======== Stored data ========
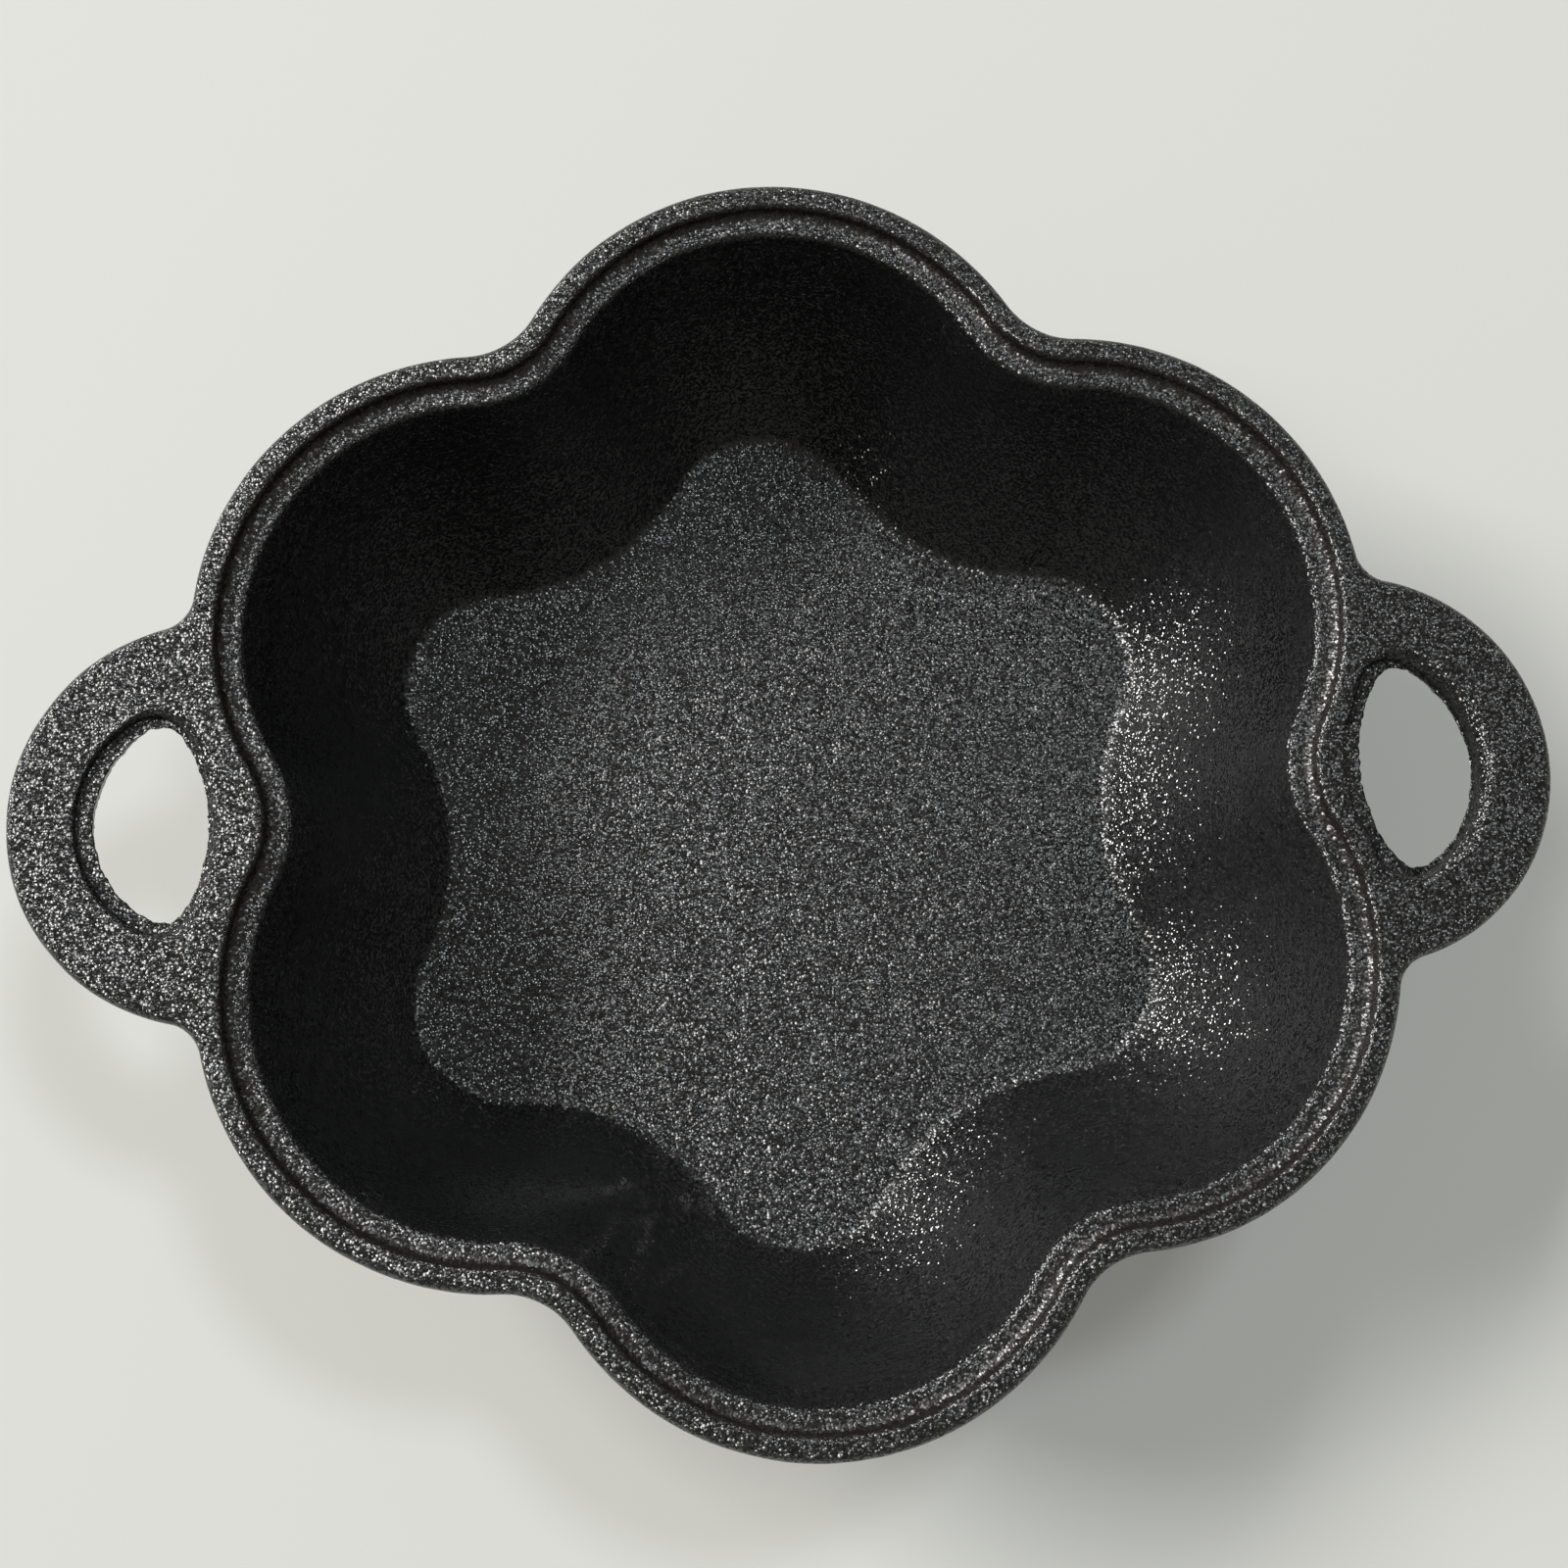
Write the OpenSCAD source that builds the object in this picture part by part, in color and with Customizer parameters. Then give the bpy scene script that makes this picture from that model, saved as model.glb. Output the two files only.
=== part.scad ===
// Garlic roaster: the pan of a six-lobed cast iron roaster with two loop handles.
// It is one casting. Millimetres, +Z up. The origin is under the middle of the pan,
// on the plane that it stands on, and the handles lie along X.
//
// The wall has one section all the way round. It is drawn once, by its distance in
// from the outer edge of the rim, and is turned about the centre of each lobe and
// about the centre of each inward curve between two lobes.

/* [Plan] */
// Distance from the middle of the pan to the centre of a lobe
lobe_pitch = 47.2; // [44:0.1:50]
// Radius of a lobe at the outer edge of the rim
lobe_r = 39.1; // [36:0.1:44]
// Radius of the inward curve between two lobes, at the outer edge of the rim
valley_r = 10.9; // [8:0.1:14]

/* [Body] */
// Height of the rim above the table
body_h = 43.3; // [38:0.1:52]
// Thickness of the floor
floor_t = 4.5; // [3.5:0.1:6]
// Distance in from the rim to the edge of the flat floor inside
floor_inset = 24.3; // [22.5:0.1:26]
// Distance in from the rim to the edge of the flat base underneath
base_inset = 22.5; // [20:0.1:24]
// How far the inside of the wall bellies out from a straight line
inner_bow = 3; // [2:0.1:4]
// How far the outside of the wall bellies out from a straight line
outer_bow = 1.8; // [1:0.1:3]
// Fillet between the wall and the floor inside
floor_fillet = 2; // [1:0.1:4]
// Rounding under the pan where the wall meets the base
heel_r = 3; // [1:0.1:5]

/* [Rim] */
// Width of the rim's flat top, from its outer edge to the lid seat
land_w = 3.6; // [3:0.1:5]
// Width of the lid seat
seat_w = 3.3; // [2.8:0.1:4.5]
// Depth of the lid seat below the rim
seat_depth = 2.1; // [1.9:0.1:3]
// How far the step down to the lid seat leans inwards
step_lean = 0.2; // [0.1:0.1:0.5]
// Rounding of the outer edges of the rim and the handles
edge_r = 1.3; // [0.8:0.1:1.8]
// Rounding of the edge above the lid seat
land_r = 0.9; // [0.5:0.1:1]
// Fillet at the foot of that step
seat_fillet = 1.1; // [0.6:0.1:1.2]
// Rounding where the lid seat turns down into the wall
lip_r = 1.2; // [0.6:0.1:1.5]

/* [Handles] */
// Distance from the middle of the pan to the end of a handle
handle_reach = 103.7; // [101:0.1:108]
// Radius of a handle's outer edge
handle_r = 26.9; // [25:0.1:29]
// Thickness of a handle
handle_t = 7; // [6:0.1:9]
// How far the upright band round the rim reaches below the handles
band_drop = 0.5; // [0.3:0.1:2]
// Radius of the inward curve where a handle leaves the pan
root_r = 5; // [3:0.1:7]

/* [Finger holes] */
// Width of the bar outside the hole, at its narrowest
grip_w = 10.2; // [9:0.1:13]
// Width of metal between the hole and the curve of the pan, at its narrowest
web_w = 3.8; // [3:0.1:6]
// Width of the hole between those two, at its narrowest section
hole_w = 15.6; // [14:0.1:18]
// Length of the hole along the handle, at its narrowest section
hole_len = 27.8; // [24:0.1:29]
// Radius of the hole's outer side
hole_outer_r = 15; // [14.6:0.1:18]
// Radius of the hole's side next to the pan
hole_inner_r = 22.5; // [19:0.1:30]
// How much the hole opens from the parting line to its edge, on the outer side
outer_draft = 0.5; // [0.3:0.1:1]
// How much the hole opens from the parting line to its edge, on the side next to the pan
inner_draft = 1.5; // [0.6:0.1:2]
// Rounding of the hole's edges
hole_edge_r = 1.2; // [0.8:0.1:1.6]

/* [Hidden] */
$fn = 96;
iron = [0.16, 0.16, 0.165];
lobe_count = 6;
half_pitch = 180 / lobe_count;
// Where two turned pieces meet, one runs on into the other by this angle, and their
// skins lie this far apart, so that they fuse into one solid without a visible step
lap_angle = 1;
lap_skin = 0.03;
// Most that one short line of a rounding may turn, and lines in a bowed wall
turn_step = 15;
bow_steps = 8;
// How far a cutter stands clear of what it cuts
clear = 1;

// The centre of an inward curve lies on the middle line between two lobes, one lobe
// radius plus one valley radius from both of their centres
centre_gap = lobe_r + valley_r;
valley_half = asin(lobe_pitch * sin(half_pitch) / centre_gap);
valley_pitch = lobe_pitch * cos(half_pitch) + centre_gap * cos(valley_half);
lobe_half = half_pitch + valley_half;
lobe_1 = lobe_pitch * [cos(half_pitch), sin(half_pitch)];

// A line in the middle of the flat top of the rim, and the inner end of that flat
land_mid = (edge_r + land_w - land_r) / 2;
land_end = land_w - land_r;

// Where the turned pieces end in the flat of the floor
floor_end = floor_inset + 2 * floor_fillet;

// Where the pan's outline crosses X, between two lobes. What the handle stands out from
// there is shared by the bar, the hole and the web, in proportion to their widths.
pan_edge = valley_pitch - valley_r;
width_fit = (handle_reach - pan_edge) / (grip_w + hole_w + web_w);

// Centres in the plan of the handle on +X, and of the inward curve at its root
handle_c = [handle_reach - handle_r, 0];
root_c = meet(handle_c, handle_r + root_r, lobe_1, lobe_r + root_r);

function unit(v) = v / norm(v);
function on_circle(c, r, a) = [c[0] + r * cos(a), c[1] + r * sin(a)];
function heading(from, to) = let (a = atan2(to[1] - from[1], to[0] - from[0])) a < 0 ? a + 360 : a;
function arc(c, r, from, to) =
  let (n = ceil(abs(to - from) / turn_step))
  [for (i = [0:n]) on_circle(c, r, from + (to - from) * i / n)];

// The place above the X axis that is ra from point a and rb from point b
function meet(a, ra, b, rb) =
  let (
    gap = norm(b - a),
    along = (gap * gap + ra * ra - rb * rb) / (2 * gap),
    away = sqrt(ra * ra - along * along),
    u = unit(b - a)
  )
  a + u * along + [u[1], -u[0]] * away;

// Points on a line from p to q that bellies out to its left by bow in the middle
function bowed(p, q, bow) =
  let (n = unit([p[1] - q[1], q[0] - p[0]]))
  [for (i = [0:bow_steps]) let (u = i / bow_steps) p + (q - p) * u + n * 4 * bow * u * (1 - u)];

// The points that round the corner b of a line from a through b to c
function corner(a, b, c, r) =
  let (
    u = unit(a - b),
    w = unit(c - b),
    half = acos(u * w) / 2,
    centre = b + unit(u + w) * r / sin(half),
    start = heading(centre, b + u * r / tan(half)),
    turn = (heading(centre, b + w * r / tan(half)) - start + 540) % 360 - 180
  )
  arc(centre, r, start, start + turn);

function without_last(points) = [for (i = [0:len(points) - 2]) points[i]];
function without_ends(points) = [for (i = [1:len(points) - 2]) points[i]];
function shifted(points, by) = [for (p = points) p + by];

// The wall's section from the bottom up, as [distance in from the rim's edge, height]
base_edge = [base_inset, 0];
band_foot = [0, body_h - handle_t - band_drop];
rim_edge = [0, body_h];
land_edge = [land_w, body_h];
seat_foot = [land_w + step_lean, body_h - seat_depth];
lip = [land_w + seat_w, body_h - seat_depth];
floor_edge = [floor_inset, floor_t];
outer_wall = bowed(base_edge, band_foot, outer_bow);
inner_wall = bowed(lip, floor_edge, -inner_bow);

function lower_section() = concat(
  corner([lobe_r, 0], base_edge, outer_wall[1], heel_r),
  without_ends(outer_wall),
  [band_foot]
);
function edge_section() = corner(band_foot, rim_edge, land_edge, edge_r);
function inside_section() = concat(
  corner(rim_edge, land_edge, seat_foot, land_r),
  corner(land_edge, seat_foot, lip, seat_fillet),
  corner(seat_foot, lip, inner_wall[1], lip_r),
  without_ends(inner_wall),
  corner(inner_wall[bow_steps - 1], floor_edge, [lobe_r, floor_t], floor_fillet)
);

// Turned between two directions about a centre in the plan
module turned(centre, from, to, points) {
  translate([centre[0], centre[1], 0])
    rotate_extrude(angle = to - from, start = from)
      polygon(points);
}

module lobe() {
  section = concat(
    [[floor_end, 0]],
    lower_section(),
    edge_section(),
    inside_section(),
    [[floor_end, floor_t]]
  );
  turned([lobe_pitch, 0], -lobe_half, lobe_half, [for (p = section) [lobe_r - p[0], p[1]]]);
}

// The inward curve between two lobes
module valley() {
  reach = valley_half + lap_angle;
  points = concat(
    [[valley_r + floor_end, lap_skin]],
    shifted(lower_section(), [valley_r + lap_skin, lap_skin]),
    shifted(edge_section(), [valley_r + lap_skin, -lap_skin]),
    shifted(inside_section(), [valley_r - lap_skin, -lap_skin]),
    [[valley_r + floor_end, floor_t - lap_skin]]
  );
  turned([valley_pitch, 0], 180 - reach, 180 + reach, points);
}

// The middle of the floor, which ends under the flat inner ends of the turned pieces
module floor_plate() {
  inset = floor_inset + floor_fillet;
  linear_extrude(floor_t)
    polygon([
      for (k = [0:lobe_count - 1])
        let (a = 2 * half_pitch * k)
        each concat(
          arc(on_circle([0, 0], lobe_pitch, a + half_pitch), lobe_r - inset,
            a + half_pitch - lobe_half, a + half_pitch + lobe_half),
          without_ends(arc(on_circle([0, 0], valley_pitch, a + 2 * half_pitch), valley_r + inset,
            a + 2 * half_pitch + 180 + valley_half, a + 2 * half_pitch + 180 - valley_half))
        )
    ]);
}

// The rounded rim of a handle, as [distance in from its outer edge, height]
function handle_section() =
  let (under = body_h - handle_t)
  concat(
    corner([land_end, under], [0, under], [0, body_h], edge_r),
    corner([0, under], [0, body_h], [land_end, body_h], edge_r)
  );

module handle_ring() {
  reach = heading(handle_c, root_c);
  side = [for (p = handle_section()) [handle_r - p[0], p[1]]];
  inner = handle_r - land_end;
  turned(handle_c, -reach, reach, concat([[inner, body_h - handle_t]], side, [[inner, body_h]]));
}

// The inward curve where a handle's edge runs into the pan's
module handle_root() {
  from = heading(root_c, lobe_1) - lap_angle;
  to = heading(root_c, handle_c) + lap_angle;
  side = shifted(handle_section(), [root_r - lap_skin, 0]);
  inner = root_r + land_end;
  turned(root_c, from, to, concat([[inner, body_h - handle_t]], side, [[inner, body_h]]));
}

// The plate inside the rounded rim of a handle, back to the middle of the pan's rim
module handle_web() {
  ring_half = heading(handle_c, root_c);
  half = concat(
    arc(handle_c, handle_r - land_mid, 0, ring_half),
    arc(root_c, root_r + land_mid, ring_half + 180, heading(root_c, lobe_1)),
    arc(lobe_1, lobe_r - land_mid, heading(lobe_1, root_c), -valley_half),
    arc([valley_pitch, 0], valley_r + land_mid, 180 - valley_half, 180)
  );
  other = [for (i = [len(half) - 2:-1:1]) [half[i][0], -half[i][1]]];
  translate([0, 0, body_h - handle_t])
    linear_extrude(handle_t)
      polygon(concat(half, other));
}

// A round cutter, narrowest at the parting line and rounded out at both faces
module hole_cutter(r, draft) {
  half_t = handle_t / 2;
  top = half_t + clear;
  rounding = corner([0, 0], [draft, half_t], [draft + half_t, half_t], hole_edge_r);
  last = rounding[len(rounding) - 1];
  beyond = last + (last - rounding[len(rounding) - 2]);
  upper = concat(without_last(rounding), [beyond, [beyond[0], top]]);
  lower = [for (i = [len(upper) - 1:-1:0]) [upper[i][0], -upper[i][1]]];
  side = shifted(concat(lower, [[0, 0]], upper), [r, 0]);
  translate([0, 0, body_h - half_t])
    rotate_extrude()
      polygon(concat([[0, -top]], side, [[0, top]]));
}

// The hole is what its outer side, its inner side and its two ends leave open
module finger_hole() {
  outer_x = handle_reach - grip_w * width_fit;
  inner_x = pan_edge + web_w * width_fit;
  ends_draft = (outer_draft + inner_draft) / 2;
  intersection() {
    translate([outer_x - hole_outer_r, 0, 0])
      hole_cutter(hole_outer_r, outer_draft);
    translate([inner_x + hole_inner_r, 0, 0])
      hole_cutter(hole_inner_r, inner_draft);
    translate([(outer_x + inner_x) / 2, 0, 0])
      hole_cutter(hole_len / 2, ends_draft);
  }
}

module handle() {
  difference() {
    union() {
      handle_web();
      handle_ring();
      handle_root();
      mirror([0, 1, 0]) handle_root();
    }
    finger_hole();
  }
}

module roaster_pan() {
  color(iron)
    union() {
      for (k = [0:lobe_count - 1]) {
        rotate([0, 0, 2 * half_pitch * k + half_pitch]) lobe();
        rotate([0, 0, 2 * half_pitch * k]) valley();
      }
      floor_plate();
      handle();
      mirror([1, 0, 0]) handle();
    }
}

roaster_pan();
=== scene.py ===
# %% [markdown]
# # A lobed cast iron garlic roaster
#
# The object is one casting: a shallow pan with six round lobes, a step inside its rim
# for a lid, and a flat loop handle at each end. It was poured in sand, so no edge on it
# is sharp and every surface carries the grain of the sand under a black seasoning.
#
# Three things make the look, and the lesson takes them in this order. First comes the
# shape: one wall section that runs round six lobes, and two handles that grow out of the
# rim. Then comes the skin of the casting, which is never quite even. Last comes the
# finish, which is almost only gloss and grain, because the iron is nearly black.

import math

import bmesh
import bpy
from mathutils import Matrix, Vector, noise


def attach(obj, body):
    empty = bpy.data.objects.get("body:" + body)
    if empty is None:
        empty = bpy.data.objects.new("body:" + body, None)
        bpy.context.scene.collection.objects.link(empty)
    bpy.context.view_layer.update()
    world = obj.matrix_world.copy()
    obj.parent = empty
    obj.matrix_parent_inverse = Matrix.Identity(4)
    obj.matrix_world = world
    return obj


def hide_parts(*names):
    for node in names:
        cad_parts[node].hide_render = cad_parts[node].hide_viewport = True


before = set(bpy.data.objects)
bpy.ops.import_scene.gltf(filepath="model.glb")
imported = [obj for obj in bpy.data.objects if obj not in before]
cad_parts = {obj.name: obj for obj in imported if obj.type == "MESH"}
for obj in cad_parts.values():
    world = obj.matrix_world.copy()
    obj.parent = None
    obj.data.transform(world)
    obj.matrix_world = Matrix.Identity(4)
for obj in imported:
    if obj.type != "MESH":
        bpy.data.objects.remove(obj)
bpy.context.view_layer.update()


# %% [markdown]
# ## The camera
#
# The camera comes first, because every later choice is judged through it. It stands
# above the pan and a little towards the near side, close enough for the far walls to
# lean outwards. Its lens and its place were worked out once from the outline of the
# rim, whose six equal arcs make a good measuring target.

# %% Set the camera over the pan
LENS_MM = 45.8
CAMERA_AT = (-0.02249, -0.03861, 0.3053)
CAMERA_TURN = (0.15502, -0.068445, -0.057632)

scene = bpy.context.scene
scene.view_settings.view_transform = "Standard"

camera_data = bpy.data.cameras.new("camera")
camera_data.lens = LENS_MM
camera_data.clip_start = 0.01
camera = bpy.data.objects.new("camera", camera_data)
camera.location = CAMERA_AT
camera.rotation_euler = CAMERA_TURN
scene.collection.objects.link(camera)
scene.camera = camera
print("camera stands", round(CAMERA_AT[2] * 1000), "mm above the table")

# %% [markdown]
# ## The sizes
#
# The sizes repeat those of the measured model, in metres. The plan needs three of them:
# how far the lobes stand out, how round they are, and how round the valleys between them
# are. Because each valley arc touches both of its lobes, the rest follows by geometry.

# %% Name the sizes of the plan, the wall and the handles
MM = 0.001
LOBES = 6
LOBE_PITCH = 47.2 * MM
LOBE_R = 39.1 * MM
VALLEY_R = 10.9 * MM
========
Your task is to transcribe the line containing "bpy.data.objects.remove(obj)" and every line after it, through the last line of the data, exactly as written and with nothing more.

Result ::
        bpy.data.objects.remove(obj)
bpy.context.view_layer.update()


# %% [markdown]
# ## The camera
#
# The camera comes first, because every later choice is judged through it. It stands
# above the pan and a little towards the near side, close enough for the far walls to
# lean outwards. Its lens and its place were worked out once from the outline of the
# rim, whose six equal arcs make a good measuring target.

# %% Set the camera over the pan
LENS_MM = 45.8
CAMERA_AT = (-0.02249, -0.03861, 0.3053)
CAMERA_TURN = (0.15502, -0.068445, -0.057632)

scene = bpy.context.scene
scene.view_settings.view_transform = "Standard"

camera_data = bpy.data.cameras.new("camera")
camera_data.lens = LENS_MM
camera_data.clip_start = 0.01
camera = bpy.data.objects.new("camera", camera_data)
camera.location = CAMERA_AT
camera.rotation_euler = CAMERA_TURN
scene.collection.objects.link(camera)
scene.camera = camera
print("camera stands", round(CAMERA_AT[2] * 1000), "mm above the table")

# %% [markdown]
# ## The sizes
#
# The sizes repeat those of the measured model, in metres. The plan needs three of them:
# how far the lobes stand out, how round they are, and how round the valleys between them
# are. Because each valley arc touches both of its lobes, the rest follows by geometry.

# %% Name the sizes of the plan, the wall and the handles
MM = 0.001
LOBES = 6
LOBE_PITCH = 47.2 * MM
LOBE_R = 39.1 * MM
VALLEY_R = 10.9 * MM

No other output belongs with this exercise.